* BEGIN *

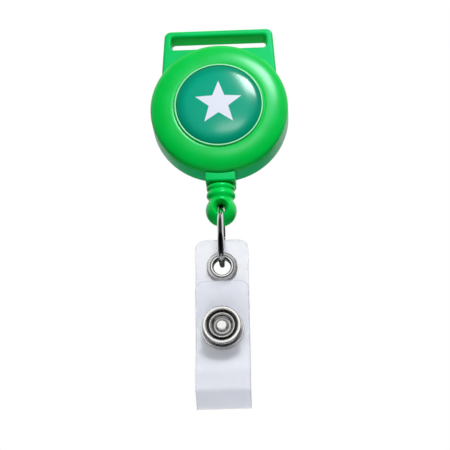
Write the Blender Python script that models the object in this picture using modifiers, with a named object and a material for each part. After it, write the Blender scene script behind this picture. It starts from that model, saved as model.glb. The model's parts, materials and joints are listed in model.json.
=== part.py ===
"""Retractable badge reel: a sprung cord reel in a round case, with a strap hanging on its cord.

The reel hangs from the lanyard slot, which holds the origin: the middle of the slot's ceiling.
+X is to the right, +Z is up and the front faces -Y.  Dimensions are in millimetres, and the
helpers turn them into metres.  "Depth" is the distance in front of the cord's plane (y = 0),
so a piece turned round a front-to-back axis has its local Z towards the front.
"""

import math

import bmesh
import bpy
from mathutils import Matrix, Vector

MM = 0.001
GAP = 0.3                    # clearance between pieces that touch on the real reel
MERGE = 0.000001             # metres

# --- Case ---------------------------------------------------------------------------------
CASE_RADIUS = 16.0
CASE_BACK = -3.9             # depth of the flat back
DOME_BASE = 2.75             # depth at which the cover's dome starts to curve in
DOME_TOP = 4.72
SEAM = 1.9                   # depth of the back case's rim
WALL = 1.2
BACK_WALL = 1.5
SLOT_TOP = 19.34             # above the case's centre
SLOT_FLOOR = 16.12
SLOT_HALF = 11.19
SLOT_CORNER = 0.8
CASE_Z = -SLOT_TOP           # height of the case's centre
PLATE_TOP = 21.04            # above the case's centre
PLATE_FRONT = 1.15
PLATE_HALF_TOP = 12.75
PLATE_HALF_FOOT = 13.87
PLATE_FOOT = 4.0             # the plate's lower edge, inside the round case
PLATE_CORNER = 1.6
PLATE_EDGE = 0.45
BLOCK_HALF = 3.44
BLOCK_BOTTOM = -18.08        # below the case's centre
BLOCK_FRONT = 3.17
BLOCK_EDGE = 0.45
EXIT_RADIUS = 0.85
LIP_RADIUS = 10.25
LIP_TOP = 5.13
LABEL_FLOOR = 4.0
LABEL_RADIUS = 9.5
LABEL_THICKNESS = 0.15
RESIN_RADIUS = 9.45
RESIN_EDGE = 5.1
RESIN_TOP = 5.95

# --- Reel ---------------------------------------------------------------------------------
BOSS_RADIUS = 3.2
BOSS_FRONT = -0.85
PIN_RADIUS = 1.3
PIN_FRONT = 2.2
PIN_SLOT = 0.8
SPOOL_RADIUS = 13.7
SPOOL_HALF = 1.77
FLANGE = 0.6
DRUM_RADIUS = 8.8
DRUM_BORE = 8.0
WINDING_RADIUS = 12.4
CORD_RADIUS = 0.4
CORD_TURN = WINDING_RADIUS - CORD_RADIUS
CORD_BEND = -15.6            # where the cord turns down into the exit, below the case's centre
SPRING_STRIP = 0.2
SPRING_INNER = 1.95
SPRING_OUTER = 7.3
SPRING_TURNS = 8.5
SPRING_BACK = BOSS_FRONT + GAP
RETAINER_BACK = 1.75
RETAINER_FRONT = 2.15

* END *

▶ **BRIEF**
Take the lines above from the first through the one containing "RESIN_TOP = 5.95" and reproduce them exactly; include nothing else.

▶ **RESULT BELOW**
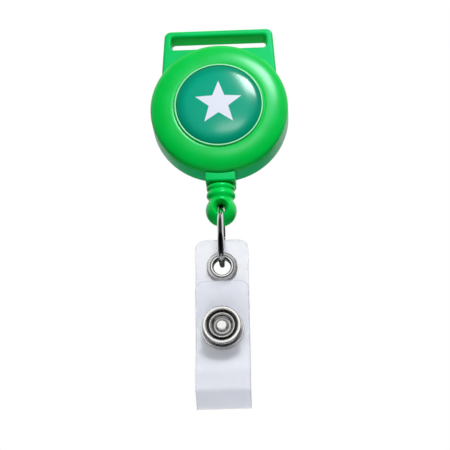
Write the Blender Python script that models the object in this picture using modifiers, with a named object and a material for each part. After it, write the Blender scene script behind this picture. It starts from that model, saved as model.glb. The model's parts, materials and joints are listed in model.json.
=== part.py ===
"""Retractable badge reel: a sprung cord reel in a round case, with a strap hanging on its cord.

The reel hangs from the lanyard slot, which holds the origin: the middle of the slot's ceiling.
+X is to the right, +Z is up and the front faces -Y.  Dimensions are in millimetres, and the
helpers turn them into metres.  "Depth" is the distance in front of the cord's plane (y = 0),
so a piece turned round a front-to-back axis has its local Z towards the front.
"""

import math

import bmesh
import bpy
from mathutils import Matrix, Vector

MM = 0.001
GAP = 0.3                    # clearance between pieces that touch on the real reel
MERGE = 0.000001             # metres

# --- Case ---------------------------------------------------------------------------------
CASE_RADIUS = 16.0
CASE_BACK = -3.9             # depth of the flat back
DOME_BASE = 2.75             # depth at which the cover's dome starts to curve in
DOME_TOP = 4.72
SEAM = 1.9                   # depth of the back case's rim
WALL = 1.2
BACK_WALL = 1.5
SLOT_TOP = 19.34             # above the case's centre
SLOT_FLOOR = 16.12
SLOT_HALF = 11.19
SLOT_CORNER = 0.8
CASE_Z = -SLOT_TOP           # height of the case's centre
PLATE_TOP = 21.04            # above the case's centre
PLATE_FRONT = 1.15
PLATE_HALF_TOP = 12.75
PLATE_HALF_FOOT = 13.87
PLATE_FOOT = 4.0             # the plate's lower edge, inside the round case
PLATE_CORNER = 1.6
PLATE_EDGE = 0.45
BLOCK_HALF = 3.44
BLOCK_BOTTOM = -18.08        # below the case's centre
BLOCK_FRONT = 3.17
BLOCK_EDGE = 0.45
EXIT_RADIUS = 0.85
LIP_RADIUS = 10.25
LIP_TOP = 5.13
LABEL_FLOOR = 4.0
LABEL_RADIUS = 9.5
LABEL_THICKNESS = 0.15
RESIN_RADIUS = 9.45
RESIN_EDGE = 5.1
RESIN_TOP = 5.95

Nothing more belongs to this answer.